The files in the test:

  • test.c, contents: #include "subheader.h"
  • libdir/subheader.h that is empty
  • CMakeLists.txt:
cmake_minimum_required(VERSION 3.8)
set(CMAKE_C_FLAGS "") # Causes breaking behaviour
add_library(imported::target INTERFACE IMPORTED)
set_target_properties(imported::target PROPERTIES
add_library(testinc test.c)
target_link_libraries(testinc PUBLIC imported::target)

Now, cmake <path> && make works fine. However, if I set the linking path export CFLAGS="-isystem <path>/libdir" (or -I equivalent) first then I get:

... fatal error: 'subheader.h' file not found

e.g. the transitive include path is not included in the target’s compile command. I encountered this with a find_package module that finds something in a conda environment, and conda explicitly sets up the CFLAGS to prefer it’s includes first over the system paths.

It looks like the list of includes to ignore is cached at some earlier point, and later when it comes to generate the compiler command it filters out the duplicates. However, this seems to have gotten out of sync.

Is this a bug, or have I missed something? Is this documented somewhere I should have seen?

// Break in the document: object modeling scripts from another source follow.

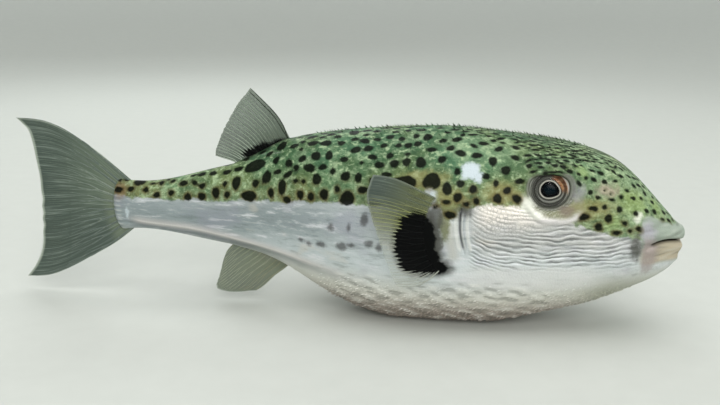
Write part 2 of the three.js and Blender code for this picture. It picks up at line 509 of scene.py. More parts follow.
@dataclass(frozen=True)
class Relief:
    """The folds, grooves and swellings that the skin adds to the body's plain shape.

    Attributes:
        eye: The eyes' site.
        cleft: Height of the mouth's cleft along the body.
        lip_top: How far the upper lip's pale skin reaches above the cleft.
        lip_foot: How far the lower lip's reaches below it.
        corner: Where the cleft ends behind.
        nostril: The middle of a nostril pair, for the left side.
        gill_top: Upper end of the gill slit, as x and z.
        gill_foot: Lower end of the gill slit.
        overbite: How far the upper lip stands over the lower one.
        fold: Height of the ridge low on the flank.
        seam: Height of the fine line under the dorsal fin.
        deep: How far from the eye's plane the skin is still drawn towards the lids.
        floor: Least height of the skin over the floor.
    """

    eye: EyeSite = EyeSite()
    cleft: tuple[Point2, ...] = ((100, 55.4), (119, 55.8), (126, 57.6), (134, 57.2), (143, 55.6))
    lip_top: tuple[Point2, ...] = ((110, 8), (114, 16.5), (119, 17), (125, 12.5), (131, 10), (143, 9))
    lip_foot: tuple[Point2, ...] = ((110, 6), (116, 11), (124, 13), (143, 13))
    corner: float = 119.5
    nostril: Point3 = (93.6, 28.6, 87.2)
    gill_top: Point2 = (14.0, 79.0)
    gill_foot: Point2 = (15.8, 54.0)
    overbite: float = 2.8
    fold: tuple[Point2, ...] = (
        (-205, 54), (-192, 52.6), (-156, 50.3), (-120, 44.4), (-87, 38.8), (-60, 33), (-20, 27),
    )
    seam: tuple[Point2, ...] = (
        (-165, 83.6), (-156, 86.2), (-141, 89.6), (-119, 95.2), (-102, 98.8), (-88, 102),
    )
    deep: float = 16.0
    floor: float = 0.03

    def gather(self, grid: SkinGrid) -> None:
        """Draw the grid's points together along the lids and round the nostrils.

        Args:
            grid: The plain grid.
        """
        for side in Side:
            place = self.eye.local(grid.points, side)
            near = (np.abs(place[..., 2]) < self.deep)[..., None]
            radius = self.eye.radius(place)
            pull = (1 - radius) * 0.5 * bell(radius, 1.0, 0.42)
            shift = place * (pull / np.maximum(radius, 0.05))[..., None]
            shift[..., 2] = 0
            grid.points += np.where(near, shift, 0) @ self.eye.axes(side)
            away = grid.points - side.mirror * self.nostril
            grid.points -= 0.42 * away * bell(np.linalg.norm(away, axis=-1), 0, 5.5)[..., None]
        height, _ = self.cleft_distance(grid.points)
        grid.points[..., 0] -= self.overbite * rise(7.0, -1.0, height) * rise(122, 140, grid.points[..., 0])
        grid.measure()

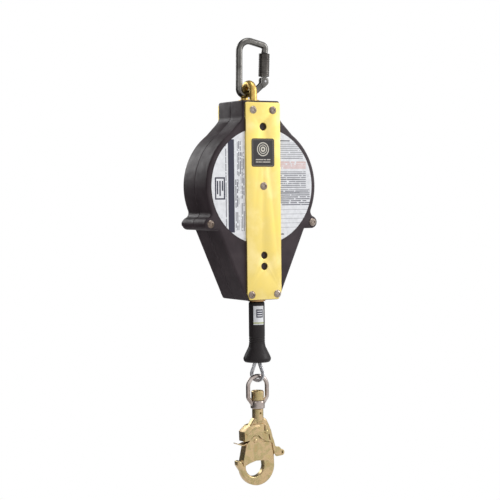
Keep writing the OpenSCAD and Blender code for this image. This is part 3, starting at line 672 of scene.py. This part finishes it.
def screws(name, node, direction, places, y, **sizes):
    heads = [button_screw(direction, Vector((x, y, z)), **sizes) for x, z in places]
    piece(name, heads, finishes["screw_steel"], "housing", node)


rear_plate = Span("rear_plate")
screws("front_plate_bolts", ["front_plate_screws"], FRONT, SCREWS, plate.low.y)
screws("rear_plate_bolts", ["rear_plate_screws"], BACK, SCREWS, rear_plate.high.y)
screws("front_shaft_bolt", ["shaft_screws"], FRONT, [(0, 0)], plate.low.y)
screws("rear_shaft_bolt", [], BACK, [(0, 0)], rear_plate.high.y)
EARS = [(-ear.x, ear.y), (ear.x, ear.y)]
screws("ear_bolts", ["ear_screws"], FRONT, EARS, front_case.low.y, height=4.0)
nuts = Span("ear_nuts")
nut_form = [(0, 0), (7.4, 0), (8, 0.7, "hex"), (8, 4.7, "hex"), (7.2, nuts.size.y), (4.2, nuts.size.y),
            (4, nuts.size.y - 0.6), (4, nuts.size.y + 0.4), (3.4, nuts.size.y + 1.0), (0, nuts.size.y + 1.0)]
piece("ear_nut_pair", [lathe(nut_form, facing(BACK, Vector((x, rear_case.high.y, z)))) for x, z in EARS],
      finishes["bright_steel"], "housing", ["ear_nuts"])

# ---- Carabiner ----

hinge = pivot("anchor_gate_swing")
NOSE = (33.6, 242)
ROD_R = 6.0
gate_axis = (Vector((NOSE[0], 0, NOSE[1])) - hinge).normalized()
gate_length = math.hypot(NOSE[0] - hinge.x, NOSE[1] - hinge.z)
rod_path = rounded([NOSE, (36, 255.5, 8), (-19, 268, 20), (-20.5, 160.2, 11), (14, 173.2, 26), (27.2, 184.2)],
                   10, 14, closed=False)
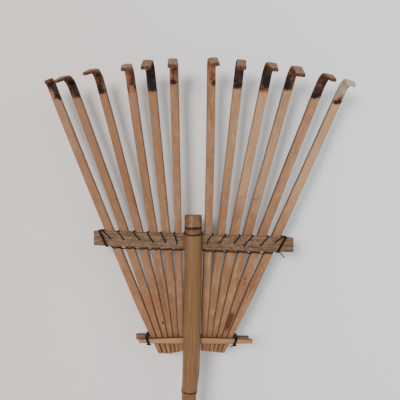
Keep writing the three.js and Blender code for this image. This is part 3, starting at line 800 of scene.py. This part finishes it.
def pole_radius(z, angle):
    radius = interpolate(POLE_LINE, z, 2)
    for k, (node, swell) in enumerate(POLE_NODES):
        gap = z - node
        if abs(gap) < 14:
            tilt = ring_tilt(k, angle)
            ridge = math.exp(-((gap - 1.6 - tilt) / 1.5) ** 2)
            scar = math.exp(-((gap + 1.3 - tilt) / 0.75) ** 2)
            groove = math.exp(-((gap - 0.1 - tilt) / 0.6) ** 2)
            radius += swell * (0.75 * ridge + 0.9 * scar) - 0.4 * groove
    radius += 0.12 * rough(z * 0.012, math.cos(angle) * 1.4, math.sin(angle) * 1.4)
    radius += 0.03 * rough(z * 0.3, math.cos(angle) * 9, math.sin(angle) * 9)
    return radius - 0.12


def ring_mark(z, angle):
    """Dark line in the groove of each node, broken and uneven."""
    mark = 0.0
    for k, (node, _) in enumerate(POLE_NODES):
        gap = z - node - ring_tilt(k, angle) - 0.1
        breaks = 0.5
        if k == TOP_RING:
            gap += 1.8 * rough_round(angle, 5, 7)
            breaks = 1.1
        broken = 0.9 + breaks * rough_round(angle, 3.4, k * 5.0)
        mark = max(mark, broken * math.exp(-(gap / RING_LINES[k]) ** 2))
    return mark


def age_at(z, angle):
    """How dark the skin has gone: bands at the top node, blotches above it, and the rim."""
    amount = 0.0
    for height, full, end, strength in TOP_BANDS:
        amount += strength * (1 - smooth(full, end, abs(z - height)))
    amount += 0.5 * smooth(*TOP_BLOTCHES, z) * smooth(-0.15, 0.35, rough(angle * 1.4, z * 0.12, 3))
    amount += 0.75 * smooth(POLE_TOP - 4, POLE_TOP - 0.5, z)
    return clamp(amount * (0.8 + 1.1 * rough_round(angle, 3, z * 0.25)))


def pole_heights():
    heights = []
    z = 0.0
    while z < POLE_TOP - 1.8:
        heights.append(z)
        near = min(abs(z - node) for node, _ in POLE_NODES)
        z += 0.4 if near < 5 else 1.2 if near < 19 else 5.0
    return heights


def make_pole():
    rings = []
    fields = {}

    def add(z, offset, radius=None, inside=0.0):
        ring = []
        x = interpolate(POLE_LINE, z, 1)
        for angle in angles(POLE_SIDES):
            r = radius if radius else pole_radius(z, angle) - offset
            ring.append(Vector((x + r * math.cos(angle), r * math.sin(angle), z)))
            note(fields, grain=in_metres(r * math.cos(angle), z, r * math.sin(angle)),
                 ring=0.0 if inside else ring_mark(z, angle), inside=inside, age=age_at(z, angle))
        rings.append(ring)

    add(0.0, 0.8)
    for z in pole_heights():
        add(max(z, 0.35), 0.0 if z > 0.5 else 0.25)
    add(POLE_TOP - 1.6, 0.05)
    add(POLE_TOP - 0.8, 0.35)
    add(POLE_TOP - 0.3, 0.9, inside=0.3)
    add(POLE_TOP - 0.05, 1.6, inside=1.0)
    add(POLE_TOP - 0.05, 0.0, POLE_BORE_RADIUS + 0.5, inside=1.0)
    add(POLE_TOP - 0.6, 0.0, POLE_BORE_RADIUS, inside=1.0)
    for step in range(1, 9):
        depth = 0.6 + step * (POLE_BORE_DEPTH - 1.2) / 8
        add(POLE_TOP - depth, 0.0, POLE_BORE_RADIUS - 0.02 * step, inside=1.0)
    add(POLE_TOP - POLE_BORE_DEPTH, 0.0, POLE_BORE_RADIUS - 2, inside=1.0)
    pole = loft("bamboo_handle", rings, fields, sharp=45)
    cut_through(pole, "mortise", mortise_box())
    cut_through(pole, "stick_hole", stick_socket())
    return pole


def mortise_box():
    h = SLAT_HEIGHT / 2 + GAP
    y0, y1 = SLAT_FRONT - GAP, SLAT_FRONT + SLAT_THICK + GAP
    corners = [(y0, -h), (y1, -h), (y1, h), (y0, h)]
    return [[Vector((x, y, slat_middle(x) + side)) for y, side in corners] for x in (-30, 30)]


def stick_socket():
    rings = []
    for x in (-30, 30):
        ring = []
        for angle in angles(SOCKET_SIDES):
            c, s = math.cos(angle), math.sin(angle)
            y = SLAT_FRONT + SLAT_THICK / 2 + (SLAT_THICK / 2 + 0.4) * squarish(c)
            z = stick_middle(FRONT_STICK, 0) + (FRONT_STICK["middle"] + 0.4) * squarish(s)
            ring.append(Vector((x, y, z)))
        rings.append(ring)
    return rings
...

This is likely related to CMake’s detection of built-in include paths to the compiler. Though I can’t say for sure what about it this is interfering with.

Cc: @brad.king

The project() command initializes support for C and CXX languages and performs introspection of the corresponding compilers. One of the things we detect is the implicit include path that the compiler uses. By putting -I or -isystem flags in CFLAGS, those end up in the initial CMAKE_C_FLAGS, which CMake assumes will always be used. Those flags are included in the initial detection of the implicit include path, so the paths specified in those flags are assumed to always be used by the compiler. CMake avoids explicitly adding flags for such paths to avoid breaking the compiler’s implicit include order. If you then remove flags that CMake assumed would always be present, then nothing tells the compiler to add those include directories anymore.